Weak Quantization

Abstract

Quantization is called weak when a motion apparently allowed by the equation $\int \mathrm{pdq}=nh$, has less than the normal a-priori weight. It is believed that the deficiency in a-priori weight is taken over, either by neighboring classically allowed motions, or by neighboring strongly quantized motions when such are present in the region of the phase-space considered. Weak quantization is to be expected when uncertainties arise as to the period that should be used in determining the limits of the phase integral $\int \mathrm{pdq}$. Several cases are considered; (a) when the period is so long that there is considerable chance of interruption by a quantum transition; (b) when a system has two apparent periods, a long true period $T$ and a short quasi-period $\theta$; (c) when the periodicity is disturbed frequently in a fortuitous manner as by molecular collisions.
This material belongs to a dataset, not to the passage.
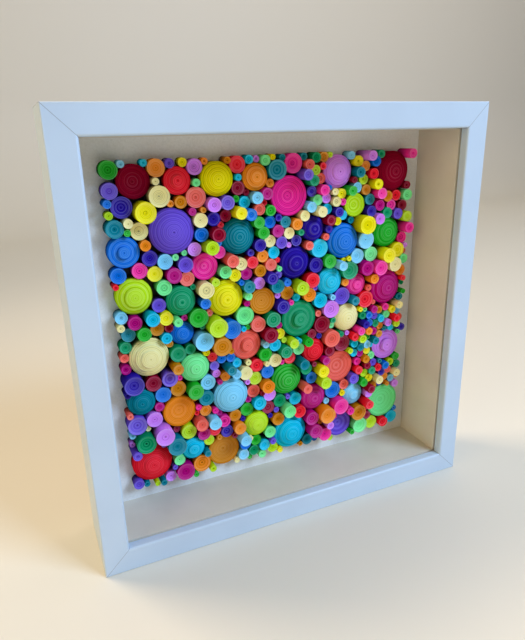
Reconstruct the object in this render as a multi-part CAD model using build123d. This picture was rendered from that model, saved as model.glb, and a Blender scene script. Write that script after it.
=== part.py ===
from build123d import *

import math
import os
import random

# Driving sizes in millimetres. The front looks along -Y, +Z is up,
# and the origin lies under the middle of the frame.
frame_side = 250.0
frame_depth = 50.0

# Rail section: a wall round the outside with a lip across its front.
wall_thickness = 9.0
face_width = 14.5
lip_thickness = 5.4
face_inner_radius = 1.2
face_outer_radius = 0.8

# Spacer strips that stand behind the lip and hold the card back.
spacer_reach = 15.0
spacer_clearance = 0.2
spacer_front_gap = 1.2

# Card and backboard, counted from the back of the frame.
back_recess = 2.7
backboard_thickness = 2.5
card_thickness = 0.8
board_clearance = 0.5

# Bent steel tabs that hold the backboard, two to a rail.
tab_width = 8.0
tab_thickness = 0.5
tab_buried = 6.0
tab_overhang = 9.5
tab_spacing = 120.0
tab_corner_cut = 2.0

# V-shaped nails across the mitres, driven in from the back.
nail_leg = 4.2
nail_thickness = 0.6
nail_length = 10.0
nail_half_angle = 60.0

# Toothed hanging plate riveted to the backboard.
hanger_length = 46.0
hanger_height = 9.0
hanger_thickness = 0.6
hanger_back_gap = 0.4
hanger_end = 8.0
hanger_step = 2.0
hanger_below_top = 40.0
tooth_pitch = 3.0
tooth_depth = 1.8
tooth_count = 8

# Rivets through the ends of the hanging plate.
rivet_head_radius = 2.2
rivet_head_thickness = 0.4
rivet_shank_radius = 1.2
rivet_sides = 8

# Paper coils on the card, inside a margin of bare card.
field_margin = 11.0
coil_gap = 0.15
layout_seed = 1

# Large coils, from the widest to the narrowest: one to each square of this side in the field.
large_spacing = 29.5
large_radius_most = 12.9
large_radius_least = 7.2
large_radius_curve = 0.9
large_tries = 250
large_sides = 12
large_height_least = 5.0
large_height_most = 8.0

# Share of the radius that the flat middle of a large coil takes, and its rise or fall.
dome_middle = 0.55
dome_rise = 0.38
dish_rim = 0.88
dish_middle = 0.4
dish_fall = 0.18
step_middle = 0.4
step_rise = 0.22
large_forms = ("dome", "dish", "dome", "dome", "step", "dome", "dish", "dome", "dome")

# Small coils, from the widest to the narrowest: one of each size to each square of this side.
small_sizes = 10
small_spacing = 33.9
small_radius_most = 5.8
small_radius_least = 2.6
small_radius_curve = 0.55
small_sides = 6

# Their heights are random. A curve above 1 keeps most of them low.
small_height_least = 7.5
small_height_most = 16.0
small_height_curve = 2.0

# Small coils above this radius have more sides.
wide_radius = 5.0
wide_sides = 8

colours = (
    "crimson",
    "red",
    "coral",
    "orange",
    "amber",
    "yellow",
    "cream",
    "lime",
    "green",
    "emerald",
    "mint",
    "teal",
    "turquoise",
    "sky",
    "blue",
    "navy",
    "violet",
    "lilac",
    "magenta",
    "pink",
)

# Lengths closer than this are equal.
rounding = 1e-6

# Places that follow from the driving sizes.
front = -frame_depth / 2
back = frame_depth / 2
middle_height = frame_side / 2
spacer_outset = wall_thickness + spacer_clearance
spacer_front = front + lip_thickness + spacer_front_gap
backboard_back = back - back_recess
backboard_front = backboard_back - backboard_thickness
card_front = backboard_front - card_thickness
board_side = frame_side - 2 * (wall_thickness + board_clearance)
field_half = frame_side / 2 - spacer_reach - field_margin
large_count = round((2 * field_half / large_spacing) ** 2)
small_per_size = round((2 * field_half / small_spacing) ** 2)


def block(x_range, y_range, z_range):
    size = [high - low for low, high in (x_range, y_range, z_range)]
    centre = [(high + low) / 2 for low, high in (x_range, y_range, z_range)]
    return Pos(*centre) * Box(*size)


def turned(shape, angle):
    """The shape turned about the frame's middle axis, from the bottom side to another side."""
    return Pos(0, 0, middle_height) * Rot(0, angle, 0) * Pos(0, 0, -middle_height) * shape


def mitred_bar(section):
    """The section, drawn in Y and Z, run along the bottom side and cut at 45 degrees."""
    bar = extrude(Plane.YZ * section, amount=frame_side / 2, both=True)
    reach = 1.5 * max(face_width, spacer_reach)
    half = frame_side / 2
    outline = Polyline(
        (-half, 0), (half, 0), (half - reach, reach), (-half + reach, reach), close=True
    )
    mitre = extrude(Plane.XZ * make_face(outline), amount=frame_depth, both=True)
    return (bar & mitre).solid()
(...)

In case (b), the tendency towards quantization with respect to $T$ may be gradually replaced by quantization with respect to $\theta$ as $T$ is lengthened, and then the probability of quantum transitions which correspond to quantization with respect to $T$ is weakened while that of transitions related to $\theta$ is strengthened. This suggests the possibility that the strengthening of the probability of transitions related to a period $\theta$ may be accompanied by a strengthening of quantization with respect to that period.